Estudos recentes realizados com indígenas do Povo Munduruku que vivem na região do Médio Tapajós, no Estado do Pará, revelam alterações neurológicas e psicológicas em adultos e atrasos no desenvolvimento de crianças associados ao consumo de peixes contaminados por mercúrio.

O efeito nefasto do mercúrio na saúde já foi comprovado entre os Yanomami também. Segundo estudo da Fiocruz com apoio do ISA, na comunidade de Aracaçá, na região de Waikás, às margens do rio Uraricoera, onde há forte presença garimpeira, 92% das pessoas examinadas apresentaram contaminação por mercúrio. 

“Em síntese, a presença de garimpos em terras indígenas, associada ao uso indiscriminado de mercúrio, diferente do que muitos políticos e empresários dizem, não traz riqueza e desenvolvimento às comunidades. Pelo contrário, deixa um legado de mazelas e problemas ambientais que contribui para perpetuar o ciclo de pobreza, de miséria e desigualdade, na Amazônia”, escrevem os autores do estudo.

Impactos para os pescadores de Roraima

A realidade verificada pelo estudo gera impactos diretos nas atividades das comunidades de pescadores artesanais de Roraima. Sem ter qualquer relação com o garimpo ilegal, eles acabam sendo prejudicados pela atividade criminosa ao terem seu principal ganha-pão, o peixe, contaminado por altas concentrações de mercúrio, conforme revela o estudo conduzido pelos pesquisadores. 

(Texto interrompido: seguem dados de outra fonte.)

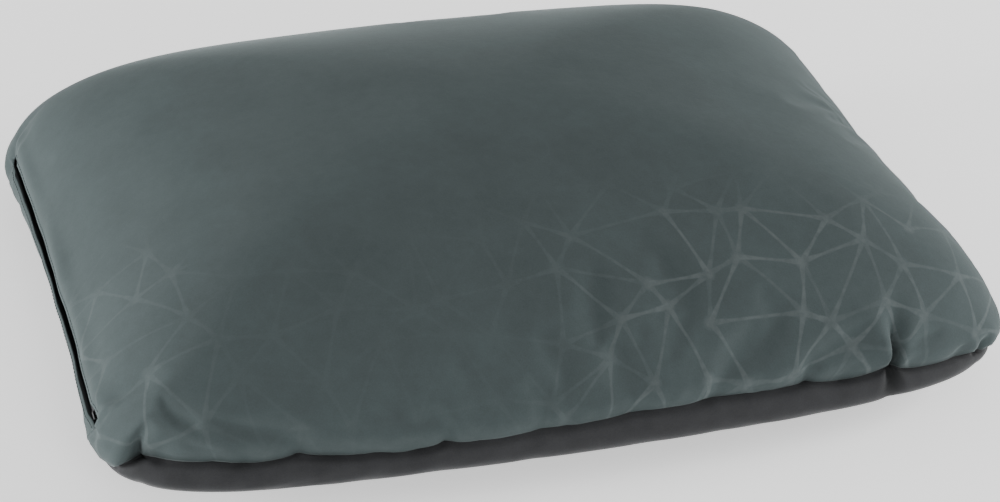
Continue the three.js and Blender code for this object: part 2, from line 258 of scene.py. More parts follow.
def with_context(grid, other):
    """A panel's grid with one more row all round, taken from the panel on the seam's far side."""
    padded = np.empty((COUNT + 2, COUNT + 2) + grid.shape[2:])
    padded[1:-1, 1:-1] = grid
    padded[0, 1:-1], padded[-1, 1:-1] = other[1], other[-2]
    padded[1:-1, 0], padded[1:-1, -1] = other[:, 1], other[:, -2]
    for i, j in ((0, 0), (0, -1), (-1, 0), (-1, -1)):
        padded[i, j] = other[1 if i == 0 else -2, 1 if j == 0 else -2]
    return padded


def blurred(grid, other):
    padded = with_context(grid, other)
    padded = (padded[:-2] + 2 * padded[1:-1] + padded[2:]) / 4
    return (padded[:, :-2] + 2 * padded[:, 1:-1] + padded[:, 2:]) / 4


def relax_cover(top, base):
    """Inflates both panels together as cloth with a tight seam, and gives them back."""
    index_top = np.arange(COUNT * COUNT).reshape(COUNT, COUNT)
    inside = GRID_RING < RINGS
    index_base = index_top.copy()
    index_base[inside] = COUNT * COUNT + np.arange(inside.sum())
    points = np.concatenate([top.reshape(-1, 3), base[inside]])
    obj = new_mesh("cover_cloth", points, np.concatenate([quads(index_top), quads(index_base, flip=True)]))
    tight = obj.vertex_groups.new(name="tight")
    tight.add(index_top[GRID_RING >= RINGS - 1].tolist(), 1.0, "REPLACE")
    tight.add(index_base[GRID_RING == RINGS - 1].tolist(), 1.0, "REPLACE")
    held = obj.vertex_groups.new(name="held")
    held.add(index_base[GRID_RING < RINGS * 0.4].tolist(), 1.0, "REPLACE")
    zip_band = (GRID_P <= -1 + 5.5 / RINGS) & (np.abs(top[..., 1] - CENTRE_Y) < SLOT_HALF_LENGTH)
    held.add(index_top[zip_band].tolist(), 1.0, "REPLACE")
    cloth = obj.modifiers.new("Cloth", "CLOTH").settings
    cloth.quality = 5
    cloth.mass = 0.3
    cloth.air_damping = 5
    cloth.tension_stiffness = cloth.compression_stiffness = 15
    cloth.shear_stiffness = 5
    cloth.bending_stiffness = 2
    cloth.use_pressure = True
    cloth.uniform_pressure_force = SWELL_PRESSURE
    cloth.effector_weights.gravity = 0
    cloth.vertex_group_mass = "held"
    cloth.vertex_group_shrink = "tight"
    cloth.shrink_min = 0
    cloth.shrink_max = SEAM_SHRINK
    scene = bpy.context.scene
    for number in range(1, SWELL_FRAMES + 1):
        scene.frame_set(number)
    graph = bpy.context.evaluated_depsgraph_get()
    relaxed = coordinates(obj.evaluated_get(graph).to_mesh())
    scene.frame_set(1)
    mesh = obj.data
    bpy.data.objects.remove(obj)
    bpy.data.meshes.remove(mesh)
    move = relaxed - points
    moves = move[index_top], move[index_base]
    broad = moves
    for _ in range(BROAD_PASSES):
        broad = blurred(broad[0], broad[1]), blurred(broad[1], broad[0])
    out = []
    for panel, own, slow, gain in zip((top, base), moves, broad, WRINKLE_GAINS):
        taut = smooth((TAUT_PLACE[0] - panel[..., :1]) / TAUT_FADE[0])
        taut = taut * smooth((panel[..., 1:2] - TAUT_PLACE[1]) / TAUT_FADE[1])
        own = gain * (1 - taut) * (own - slow) + BROAD_GAIN * slow
        far = np.linalg.norm(own, axis=-1, keepdims=True)
        panel = panel + own * SWELL_CAP * np.tanh(far / SWELL_CAP) / np.maximum(far, 1e-9)
        panel[..., 2] = np.maximum(panel[..., 2], 0)
        out.append(panel)
    seam = (out[0] + out[1])[GRID_RING == RINGS] / 2
    for panel in out:
        panel[GRID_RING == RINGS] = seam
    return out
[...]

Segundo representantes da federação e de colônias de pesquisadores de Roraima: "alguns dos peixes mais apreciados pelos consumidores, como o filhote, estão muito contaminados. Isso causa prejuízo para os pescadores, e faz adoecer a população de Roraima. Felizmente ainda temos peixes importantes, como a matrinxã, que estão saudáveis para o consumo. Mas se a contaminação não acabar, em breve, não teremos mais peixe saudável para comer."    

Na lista de recomendações feita ao final da nota técnica, os pesquisadores orientam a elaboração de mecanismos de proteção financeira ao setor pesqueiro, com o intuito de evitar que pescadores artesanais sejam impactados economicamente pela restrição ao consumo de diversas espécies de peixes contaminados. 

De acordo com os autores, é importante aplicar o princípio do poluidor-pagador. Ou seja, quem deve se responsabilizar pelas perdas econômicas provocadas no estado de Roraima são as pessoas físicas e jurídicas que investem e fomentam o garimpo ilegal na região, e não a população local.